Customer Story

From Raw Milk to Cheese: How Fantello Farmstead Creamery Unlocks the Unit Economics of their Dairy


Ownership

Paul Fantello
, Resurrected 2015


Location

44 acres in
 Enumclaw, Wa


Enterprises

Farm, Creamery

Just south of Seattle in Enumclaw lies Fantello Farmstead Creamery, where the Fantello family has raised Jersey cows since 1941. Owner Paul grew up alongside his grandmother's Jersey cows, a breed known for their beautiful brown coats and for producing milk with a high butterfat content. It’s the perfect milk for producing high-quality cheese.

Paul had this realization after hauling freight to local creameries for his trucking business. He knew he could do the same while honoring his grandmother’s legacy by raising and milking Jersey cows. In 2015, Paul and his business partner, Patricia, attended a French cheese making course in Cheniers, France. They spent the next two years getting the equipment, and another year of trial and error to translate what they had learned in Cheniers into their own Camembert and Raclette cheeses to sell locally. Paul still uses the milking parlor his grandmother built in 1941 and maintains the same high standards for his Jersey cows. He built his farm-to-cheese model on the French concept of terroir — that the flavor of the cheese stems from the specifics of their land and cows.

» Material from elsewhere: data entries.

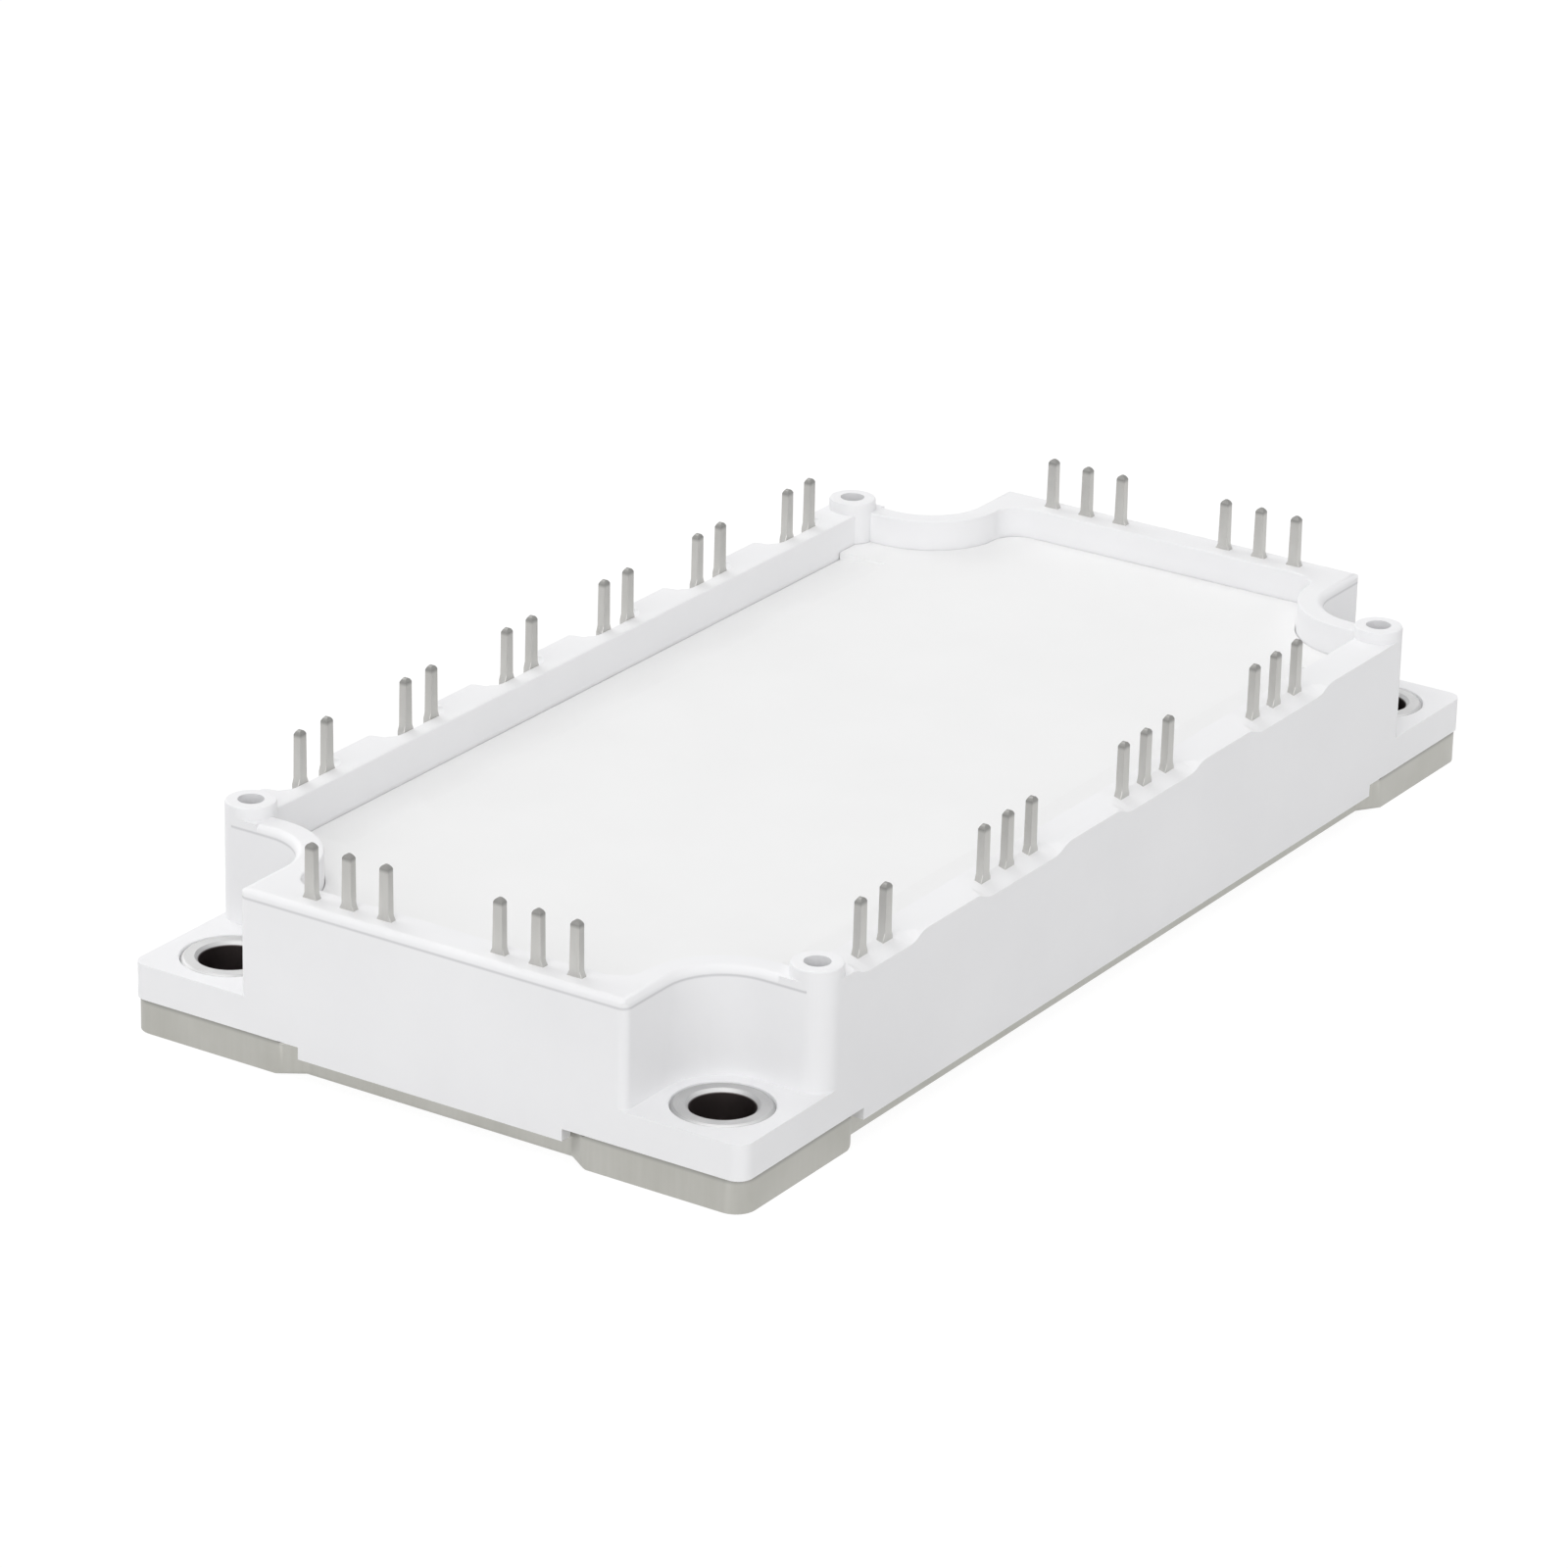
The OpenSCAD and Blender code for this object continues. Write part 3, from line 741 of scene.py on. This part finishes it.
def pale_floor():
    finish = Finish(bpy.data.materials.new("pale_floor"))
    finish.tree.nodes.remove(finish.tree.nodes["Principled BSDF"])
    under = ((abs(axis_of(finish, "X")) < cad_box[1].x - UNDER_MARGIN)
             * (abs(axis_of(finish, "Y")) < cad_box[1].y - UNDER_MARGIN))
    plain = finish.add("BsdfDiffuse", {}, {"Color": FLOOR_COLOUR})
    shade = finish.add("BsdfDiffuse", {}, {"Color": SHADOW_COLOUR})
    glow = finish.add("Emission", {}, {"Color": (1, 1, 1), "Strength": GLOW})
    bright = finish.add("AddShader", {}, {0: shade, 1: glow})
    surface = finish.add("MixShader", {}, {0: seen_rays(finish) * (1 - under), 1: plain, 2: bright})
    finish.feed(finish.tree.nodes["Material Output"].inputs["Surface"], surface)
    return finish.owner


bm = bmesh.new()
bmesh.ops.create_grid(bm, x_segments=1, y_segments=1, size=FLOOR_SIZE / 2)
bmesh.ops.translate(bm, verts=bm.verts[:], vec=(0, 0, -FLOOR_GAP))
floor_mesh = bpy.data.meshes.new("floor")
bm.to_mesh(floor_mesh)
bm.free()
floor_mesh.materials.append(pale_floor())
floor = bpy.data.objects.new("floor", floor_mesh)
bpy.context.scene.collection.objects.link(floor)
print("floor", FLOOR_SIZE, "m wide")

# %% [markdown]
# Soft light comes from a white surround and four wide suns, one overhead and three low ones
# over the sides. An area lamp is soft too, but it fades with distance. A sun with a wide angle
# doesn't, so the flat lid stays evenly white. A sun of strength pi lights a white face that it
# meets squarely to full white, and the suns' shares are shares of that.

# %% Light
SURROUND = 0.3                           # the surround's share of full white
SUNS = [                                 # name, direction of the light's source, share, angle
    ("overhead", (0.0, 0.0, 1.0), 0.315, 60),
    ("short_side", (-1.0, -0.15, 0.45), 0.35, 50),
    ("supply_side", (0.1, -1.0, 0.35), 0.19, 50),
    ("gate_side", (0.25, 1.0, 0.6), 0.31, 50),
]

world = bpy.data.worlds.new("surround")
bpy.context.scene.world = world
sky = Finish(world)
around = sky.add("Background", {}, {"Color": (1, 1, 1), "Strength": SURROUND})
white = sky.add("Background", {}, {"Color": (1, 1, 1), "Strength": 1.0})
both = sky.add("MixShader", {}, {0: seen_rays(sky), 1: around, 2: white})
sky.feed(sky.tree.nodes["World Output"].inputs["Surface"], both)

for name, direction, share, angle in SUNS:
    sun = bpy.data.lights.new(name, "SUN")
    sun.energy = share * math.pi
    sun.angle = math.radians(angle)
    lamp = bpy.data.objects.new(name, sun)
    lamp.rotation_mode = "QUATERNION"
    lamp.rotation_quaternion = Vector(direction).to_track_quat("Z", "Y")
    bpy.context.scene.collection.objects.link(lamp)
print("light:", ", ".join(name for name, *_ in SUNS))
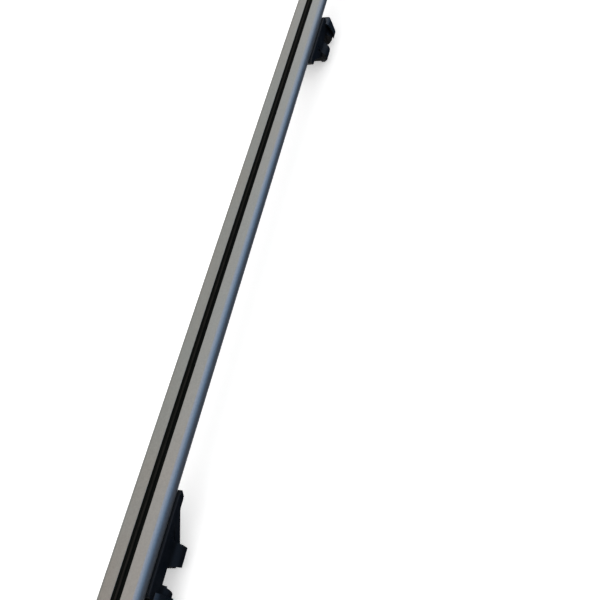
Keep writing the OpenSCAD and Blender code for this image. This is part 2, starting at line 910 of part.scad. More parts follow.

Because small-batch cheese production relies on the daily transformation of raw milk into cheese or butter, this rhythm left little time for Paul to analyze his business. He knows what it would cost him to buy milk from someone else to produce the cheese, but he wanted to better understand his own costs for milk production. This would help to ensure his cheese is priced to cover the cost of the premium milk he produces and to identify opportunities to reduce costs for his milking operation.

Tracking Enterprise Profitability: Before and After Ambrook

Before Ambrook, Paul manually tracked expenses for taxes. He sent categorized expenses to his accountant every year and submitted receipts at the local post office for the competitive Value-Added Producer Grant. This system worked for taxes but lacked the visibility needed to deeply understand his business. How much was it costing him to produce his milk himself for his cheese, instead of buying it from someone else? And how could he continue to improve?

With Ambrook, Paul can tag all of his transactions to the right categories for taxes while also answering critical questions about his business. Enterprises, a feature in Ambrook, allows him to track different product lines that operate under the same business. Paul now tags all of his expenses for raising his Jersey cows under his Farm enterprise, and tags expenses for the cheese he produces to his Creamery enterprise. This has allowed him for the first time to see the cost of producing the milk separately from cheese production. By “selling” the milk his farm produces to the creamery – an action represented by a special Ambrook feature called an Internal Transfer – he can see where he’s making or losing money and adjust accordingly.

Increased visibility into his business and simplified bookkeeping is allowing Paul to spend more time integrating new conservation practices, including cover crops and riparian buffers that will leave his land “better than he found it”. As he adds more of these practices, he will be able to see his cost structure change and track the conservation grants he receives to implement them, all within Ambrook. He has already noticed that hay has become more expensive and drives up his milk’s cost per gallon, and he hopes to use the cover crops he’s growing to provide forage for his cows. Gaining visibility into his current hay costs in Ambrook while tracking the cost to plant cover crops will make it easy to get a clear picture of the profitability impact of conservation practices. Equipped with these tools, Paul can make decisions that improve his bottom line while stewarding the land for future generations, honoring his grandmother’s legacy.